Last year, ornaments made from fallen trees were mailed in from people in Oregon and Louisiana. In Oregon, an ice storm made a tree fall and they made ornaments from the tree. In Louisiana, they made ornaments from a tree that fell during Hurricane Laura.

“They were using their own disaster to bless someone else,” Nicolaysen said. “This year, we got ornaments from survivors whom we served last year in Tennessee. We’ve had several survivors who have said, ‘This meant so much and I want to help next year.’ It’s a ripple effect of love and caring.”

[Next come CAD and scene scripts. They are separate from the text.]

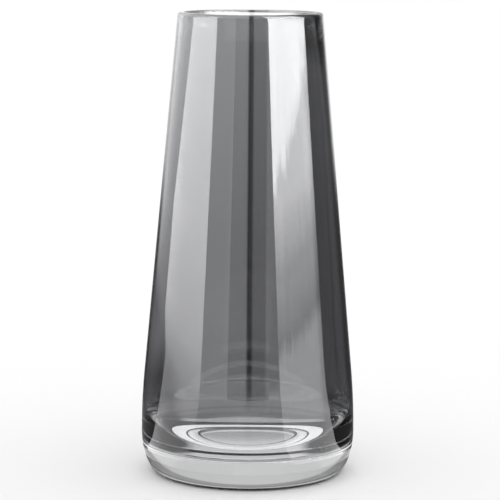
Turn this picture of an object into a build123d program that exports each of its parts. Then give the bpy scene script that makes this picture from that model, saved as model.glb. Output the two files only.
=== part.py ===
from build123d import *

import os
from math import acos, atan2, cos, hypot, sin, tan

# Tapered vase of cased glass, standing on its foot. Millimetres, +Z up.
# The origin is the centre of the foot, on the surface that the vase stands on.
# Three pieces of glass, joined hot:
#   clear_glass_base    thick clear base, with the inside floor dished into its top
#   clear_glass_wall    clear inner wall from the join to the lip, with a thick heel
#   smoke_glass_casing  thin smoke-grey layer over the outside of the wall

# Outside shape
height = 220.0                # foot to lip
rim_radius = 34.2             # outside of the lip
belly_radius = 51.0           # widest place
belly_height = 20.0           # height of the widest place
belly_curve_radius = 320.0    # long curve from the widest place into the straight taper
base_rounding_width = 9.0     # how far the rounded base comes in, from the widest place to the foot

# Wall and lip, clear wall and casing together
wall_thickness = 1.9          # in the straight part
lip_thickness = 4.2           # at the mouth
lip_rounding = 1.5            # fire-polished corners of the lip
lip_swell_height = 70.0       # how far below the lip the wall starts to thicken

# Smoke-grey casing
casing_thickness = 0.5
bare_rim = 0.2                # clear glass left between the casing and the rounding of the lip

# Join between the base and the wall
join_height = 15.0            # above the foot; the casing ends here too
join_crease = 0.35            # rounding of the two edges that meet outside
floor_dish = 0.5              # how far the flat inside floor lies below the join

# Heel of the wall
heel_width = 11.0             # from the edge of the flat floor out to the wall
heel_height = 20.0            # how far above the floor the heel runs out into the wall
heel_floor_reach = 5.0        # how far the heel curve keeps to the line of the floor
heel_wall_reach = 12.0        # how far it keeps to the line of the wall

# Underside, two shallow steps pressed into the base
foot_width = 10.5             # flat ring that the vase stands on, from its edge in to the outer step
step_width = 6.5              # from the outer step in to the inner one
recess_depth = 2.0            # outer step
well_depth = 3.0              # inner step, from the face of the outer one
step_rounding = 1.5


def taper_angle():
    """Angle between the straight wall and the axis, where the wall is tangent to the belly curve."""
    across = rim_radius - belly_radius + belly_curve_radius
    up = height - belly_height
    return atan2(up, across) - acos(belly_curve_radius / hypot(across, up))


angle = taper_angle()
taper_start = belly_height + belly_curve_radius * sin(angle)
foot_radius = belly_radius - base_rounding_width
floor_height = join_height - floor_dish
heel_top = floor_height + heel_height
casing_top = height - lip_rounding - bare_rim


def wall_point(z, inset=0.0):
    """Point of the straight tapered wall at height z, moved in by inset."""
    return (rim_radius + (height - z) * tan(angle) - inset, z)


floor_radius = wall_point(heel_top, wall_thickness)[0] - heel_width


def outer_section(inset=0.0):
    """Half section of all that lies inside the outer surface, moved in by inset."""
    belly = belly_radius - inset
    foot = foot_radius - inset
    bend_top = wall_point(taper_start, inset)
    bend_middle = (
        belly - belly_curve_radius * (1 - cos(angle / 2)),
        belly_height + belly_curve_radius * sin(angle / 2),
    )
    outline = [
        Line((0, height), wall_point(height, inset)),
        Line(wall_point(height, inset), bend_top),
        ThreePointArc(bend_top, bend_middle, (belly, belly_height)),
        EllipticalCenterArc((foot, belly_height), belly - foot, belly_height, -90, arc_size=90),
        Line((foot, 0), (0, 0)),
        Line((0, 0), (0, height)),
    ]
    return make_face(outline)


def cavity_section():
    """Half section of the inside space, open at the mouth."""
    wall_foot = wall_point(heel_top, wall_thickness)
    swell_foot = wall_point(height - lip_swell_height, wall_thickness)
    mouth = (rim_radius - lip_thickness, height)
    outline = [
        Line((0, floor_height), (floor_radius, floor_height)),
        Bezier(
            (floor_radius, floor_height),
            (floor_radius + heel_floor_reach, floor_height),
            wall_point(heel_top - heel_wall_reach, wall_thickness),
            wall_foot,
        ),
        Line(wall_foot, swell_foot),
        TangentArc(swell_foot, mouth, tangent=(-sin(angle), cos(angle))),
        Line(mouth, (0, height)),
        Line((0, height), (0, floor_height)),
    ]
    return make_face(outline)


def block_section(low, high):
    """Half section of a plain round block between two heights, as wide as the vase."""
    return Pos(0, low) * Rectangle(belly_radius, high - low, align=(Align.MIN, Align.MIN))


def underside_section():
    """Half section of the two steps pressed into the underside."""
    recess_radius = foot_radius - foot_width
    well_radius = recess_radius - step_width
    well_top = recess_depth + well_depth
    corners = [
        (0, 0),
        (recess_radius, 0),
        (recess_radius, recess_depth),
        (well_radius, recess_depth),
        (well_radius, well_top),
        (0, well_top),
    ]
    steps = make_face(Polyline(*corners, close=True))
    rounded = [v for v in steps.vertices() if v.X > 0 and v.Y > 0]
    return fillet(rounded, step_rounding)


def crease_corner(section):
    """The outermost corner of a section at the height of the join."""
    at_join = [v for v in section.vertices() if abs(v.Y - join_height) < join_crease / 2]
    return max(at_join, key=lambda v: v.X)


def casing_layer():
    """Half section of the space between the clear wall and the outer surface."""
    layer = outer_section() - outer_section(casing_thickness)
    return layer & block_section(join_height, casing_top)


def casing_section():
    """Half section of the smoke-grey layer, with its lower edge rounded at the join."""
    layer = casing_layer()
    return fillet(crease_corner(layer), join_crease)


def base_section():
    """Half section of the thick clear base, dished on top and stepped underneath."""
    base = outer_section() & block_section(0, join_height)
    base = fillet(crease_corner(base), join_crease)
    return base - cavity_section() - underside_section()


def wall_section():
    """Half section of the clear wall, from the heel that sits on the base up to the lip."""
    glass = outer_section() - cavity_section()
    lip = [v for v in glass.vertices() if v.Y > height - lip_rounding]
    glass = fillet(lip, lip_rounding)
    return glass - block_section(0, join_height) - casing_layer()


def turned(section):
    """Solid of revolution about the vase's axis, from a half section in radius and height."""
    return revolve(Plane.XZ * section, axis=Axis.Z)


os.makedirs("parts", exist_ok=True)
export_step(turned(base_section()), "parts/clear_glass_base.step")
export_step(turned(wall_section()), "parts/clear_glass_wall.step")
export_step(turned(casing_section()), "parts/smoke_glass_casing.step")
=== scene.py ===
# %% [markdown]
# # A smoke-grey vase of cased glass
# This lesson dresses the three glass pieces of a tapered vase: a thick clear base, a clear inner
# wall and a thin smoke-grey casing. Glass has no pattern to hide behind. What shows is the curve
# of the surface, how thick the glass is under it, and what it mirrors, so the lesson spends its
# effort on smooth turned shapes, on clean joins inside the glass, and on the studio around it.

# %% Load the frame
from math import acos, asin, atan2, cos, hypot, pi, radians, sin, tan

import bmesh
import bpy
from mathutils import Matrix, Vector
from mathutils.geometry import interpolate_bezier


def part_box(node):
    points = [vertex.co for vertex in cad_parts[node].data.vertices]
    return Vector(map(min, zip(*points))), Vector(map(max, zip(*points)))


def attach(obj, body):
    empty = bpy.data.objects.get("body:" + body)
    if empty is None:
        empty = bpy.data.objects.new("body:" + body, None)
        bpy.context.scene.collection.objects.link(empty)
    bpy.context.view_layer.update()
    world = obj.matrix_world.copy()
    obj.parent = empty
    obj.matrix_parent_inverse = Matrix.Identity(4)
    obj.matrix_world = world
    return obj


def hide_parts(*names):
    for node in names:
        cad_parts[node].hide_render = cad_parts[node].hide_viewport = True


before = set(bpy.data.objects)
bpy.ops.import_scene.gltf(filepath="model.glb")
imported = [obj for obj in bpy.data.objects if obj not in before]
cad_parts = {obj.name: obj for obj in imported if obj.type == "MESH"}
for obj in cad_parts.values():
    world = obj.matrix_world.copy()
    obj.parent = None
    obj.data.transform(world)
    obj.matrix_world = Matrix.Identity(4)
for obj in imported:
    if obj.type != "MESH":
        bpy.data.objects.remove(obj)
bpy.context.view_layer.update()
print("CAD nodes:", ", ".join(sorted(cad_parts)))

# %% [markdown]
# ## Sizes
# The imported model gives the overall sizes: its height, its widest radius, how thick the casing is
# and where it stops, and how high the join lies. The curves between those places are named here,
# in metres. They are the same curves as in the solid model, so nothing has to be fitted.

# %% Sizes read from the frame, and the curves between them
MM = 0.001

wall_low, wall_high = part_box("clear_glass_wall")
casing_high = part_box("smoke_glass_casing")[1]

height = wall_high.z
join_height = wall_low.z
casing_top = casing_high.z
belly_radius = casing_high.x
casing_thickness = belly_radius - wall_high.x

rim_radius = 34.2 * MM
belly_height = 20.0 * MM
belly_curve_radius = 320 * MM
base_rounding_width = 9.0 * MM

wall_thickness = 1.9 * MM
lip_thickness = 4.2 * MM
lip_rounding = 1.5 * MM
lip_swell_height = 70 * MM

floor_dish = 0.5 * MM
heel_width = 11.0 * MM
heel_height = 20 * MM
heel_floor_reach = 5 * MM
heel_wall_reach = 12 * MM

foot_width = 10.5 * MM
step_width = 6.5 * MM
recess_depth = 2.0 * MM
well_depth = 3.0 * MM
step_rounding = 1.5 * MM
join_crease = 0.35 * MM

across = rim_radius - belly_radius + belly_curve_radius
up = height - belly_height
taper = atan2(up, across) - acos(belly_curve_radius / hypot(across, up))
taper_start = belly_height + belly_curve_radius * sin(taper)
foot_radius = belly_radius - base_rounding_width
floor_height = join_height - floor_dish
heel_top = floor_height + heel_height
print(f"vase {height / MM:.0f} mm tall, {2 * belly_radius / MM:.1f} mm wide,")
print(f"casing {casing_thickness / MM:.2f} mm thick from {join_height / MM:.0f} mm up")

# %% [markdown]
# ## Drawing the section
# Every piece of the vase is round, so each is drawn once as a half section, in radius and height,
# and turned about the axis. A straight cone needs only its two ends. A curve needs points close
# enough together that a highlight runs over it without a corner, so three small helpers give the
# points of a straight, an arc and a Bezier curve.

# %% Helpers for the section
def straight(start, end, steps=1):
    """Points from start to end, both included."""
    start, end = Vector(start), Vector(end)
    return [start.lerp(end, i / steps) for i in range(steps + 1)]


def arc(centre, radii, first, last, steps):
    """Points of an ellipse about centre, from angle first to angle last."""
    turns = [first + (last - first) * i / steps for i in range(steps + 1)]
    return [Vector((centre[0] + radii[0] * cos(a), centre[1] + radii[1] * sin(a))) for a in turns]


def bezier(start, start_handle, end_handle, end, steps):
    """Points of one Bezier curve."""
    knots = [Vector((x, z, 0)) for x, z in (start, start_handle, end_handle, end)]
    return [Vector((p.x, p.y)) for p in interpolate_bezier(*knots, steps + 1)]


def tangent_arc(start, direction, end, steps):
    """Points of the arc that leaves start along direction and ends at end."""
    start, end, direction = Vector(start), Vector(end), Vector(direction)
    normal = Vector((-direction.y, direction.x))
    chord = end - start
    radius = chord.length_squared / (2 * chord.dot(normal))
    centre = start + normal * radius
    first = atan2(start.y - centre.y, start.x - centre.x)
    last = atan2(end.y - centre.y, end.x - centre.x)
    return arc(centre, (abs(radius), abs(radius)), first, last, steps)


def wall_point(z, inset=0.0):
    """Point of the straight tapered wall at height z, moved in by inset."""
    return Vector((rim_radius + (height - z) * tan(taper) - inset, z))


inside_foot = wall_point(heel_top, wall_thickness)
floor_radius = inside_foot.x - heel_width


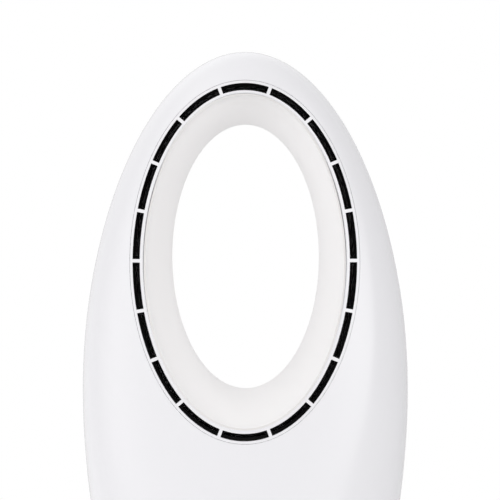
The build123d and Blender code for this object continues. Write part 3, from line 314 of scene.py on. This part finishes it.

As the group prepares for next year, administrators posted on Facebook some tips for crafting, assembling and mailing ornaments, as well as addresses for different coordinators in different areas of the country. And Nicolaysen recently found a coordinator in Florida to be able to give ornaments to people in that state after Hurricane Ian.

“Our goal is to make sure survivors do not feel forgotten,” she said.